The London Open is one of the most important times for ICT traders.

The European session accounts for a large portion of daily trading volume, and it often sets the direction for the day.

1. How to Trade the London Open

1. Liquidity Sweeps:

Look for price to sweep key liquidity levels, such as highs and lows formed during the Asian session.

This is a common institutional tactic to capture retail stop-loss orders before the real move begins.

2. Fair Value Gaps (FVGs):

After the liquidity sweep, identify any fair value gaps (FVGs) on smaller time frames (such as the 5-minute or 15-minute chart).

These imbalances often get filled during the London Open, offering a great entry point.

3. Market Structure Shift (MSS):

Once price sweeps liquidity and shifts market structure (e.g., from a downtrend to an uptrend), look for a retracement into the FVG for an entry.

4. Example:

Let’s say EUR/USD is in a range during the Asian session.

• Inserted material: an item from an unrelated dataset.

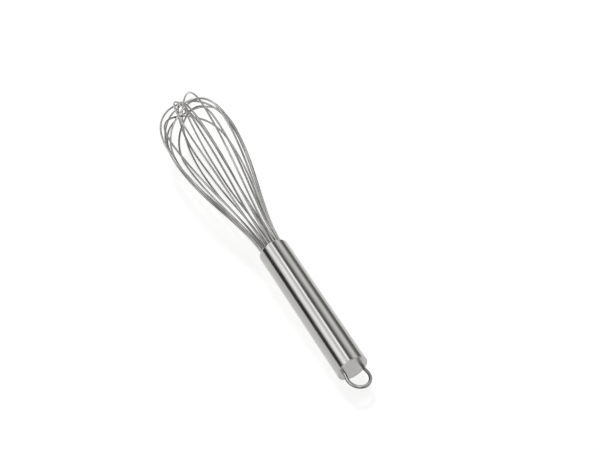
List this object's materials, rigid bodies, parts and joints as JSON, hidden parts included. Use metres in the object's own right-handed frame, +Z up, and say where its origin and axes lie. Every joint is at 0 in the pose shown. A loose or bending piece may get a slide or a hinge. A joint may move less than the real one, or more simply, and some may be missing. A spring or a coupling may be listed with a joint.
{
  "type": "balloon whisk",
  "caption": "Balloon whisk: bent wire loops set in a stainless tube handle, with a rear cap and a wire hanging loop.",
  "frame": {"origin": "bottom centre of the whole whisk's box as it lies on a flat surface", "axes": "+X from the handle towards the cage's tip, in plan; +Z up; the whisk's own axis rises towards the cage by 4.07 degrees"},
  "size_m": [0.3036, 0.058, 0.0565],
  "materials": {
    "handle_steel": "brushed along the tube's length, satin",
    "cap_steel": "fine satin, lightly polished",
    "wire_steel": "bright drawn spring wire, lightly polished",
    "hanger_steel": "bright drawn wire",
    "holder_plastic": "moulded, matt grey",
    "resin": "cast, dull",
    "backing_steel": "blanked sheet, plain"
  },
  "bodies": {
    "root": {"handle_tube": "handle_steel", "rear_cap": "cap_steel", "hanging_loop": "hanger_steel", "wire_holder": "holder_plastic", "sealing_resin": "resin", "backing_disc": "backing_steel", "wire_loop_01": "wire_steel", "wire_loop_02": "wire_steel", "wire_loop_03": "wire_steel", "wire_loop_04": "wire_steel", "wire_loop_05": "wire_steel", "wire_loop_06": "wire_steel", "wire_loop_07": "wire_steel", "wire_loop_08": "wire_steel", "wire_loop_09": "wire_steel", "wire_loop_10": "wire_steel"}
  },
  "joints": []
}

As the London Open approaches, price sweeps below the Asian session low, triggering sell stops.

Institutions step in and reverse the price, creating an FVG on the 5-minute chart.

The price retraces into the FVG, providing a high-probability long entry.


4. Trading the New York Open

ICT New York Killzone
ICT New York Killzone

The New York Open coincides with the overlap between the London and New York sessions, which adds even more liquidity and volatility to the market.

Institutional traders in both financial hubs are active, making it a prime time for ICT traders to execute trades.

1. How to Trade the New York Open

1. Liquidity Runs:

Similar to the London Open, look for price to run liquidity levels (e.g., swing highs or lows) from the London session.

This is often followed by a reversal or continuation move, depending on the overall trend.

2. Order Blocks:

After a liquidity run, identify an order block (a zone where institutions have previously entered or exited large positions).

If price revisits this order block during the New York Open, it often signals a potential entry point for a trade.

3. Optimal Trade Entry:

The most favorable setups often occur around 9:30 AM EST, coinciding with the stock market open in the U.S. Liquidity is highest at this time, and it is common to see large moves.

4. Example:

Let’s say GBP/USD was in a strong uptrend during the London Session. As the New York Open approaches, price briefly runs below a key swing low from earlier in the session, triggering stop-losses.

An order block forms near 1.3700, and price reverses into this zone, providing a high-probability buy setup.


5. The Asian Session Close / London Pre-Market

Bullish Trade in the London Open in ICT
Bullish Trade in the London Open in ICT

Although the Asian session typically has lower liquidity than the London and New York sessions, the Asian Close and London Pre-Market period (around 3:00 AM – 5:00 AM UK time) can still offer valuable setups.

1. How to Trade the Asian Close

1. Price Reversals:

Look for price reversals at the end of the Asian session as the London market prepares to open.

Institutions often use this time to reposition themselves for the upcoming volatility.

2. Liquidity Pools:

Key levels established during the Asian session (such as session highs or lows) often get swept during this period, creating an opportunity for trades aligned with the upcoming London Open.

3. Example:

USD/JPY is trading within a tight range during the Asian Session.

As the session comes to a close, price runs above the Asian session high, triggering buy stops.

Shortly after, price reverses and begins moving lower as the London Pre-Market traders step in.

This liquidity sweep provides a shorting opportunity before the London Open volatility.


6. Combining Key Time Zones with Price Action for ICT Success

The key to mastering ICT strategies is combining time zones with price action setups, such as:

  • Liquidity sweeps
  • Fair value gaps (FVGs)
  • Order blocks
  • Market structure shifts (MSS)

1. Example of a Full Day’s Trade:

1. London Open:

EUR/USD sweeps the Asian session lows, triggering sell stops. Price reverses and forms an FVG, where you place a long trade.

2. New York Open:

During the overlap of London and New York sessions, price runs the highs from earlier in the London session, creating a sell opportunity into an order block.

3. Close:

As the New York session closes, price consolidates, giving you time to exit trades or prepare for the next trading day.

By focusing on high-probability times like the London Open and New York Open, you can align your trades with institutional activity and increase your chances of success.


7. Conclusion

Aligning price action with key time zones such as the London Open, New York Open, and Asian Session Close is essential for executing high-probability trades in the ICT methodology.

These periods represent times of institutional activity, liquidity hunts, and significant price movement, which ICT traders can capitalize on using liquidity sweeps, fair value gaps, and order blocks.

By mastering the interaction between time and price action, you’ll be able to refine your trades and improve your overall trading results.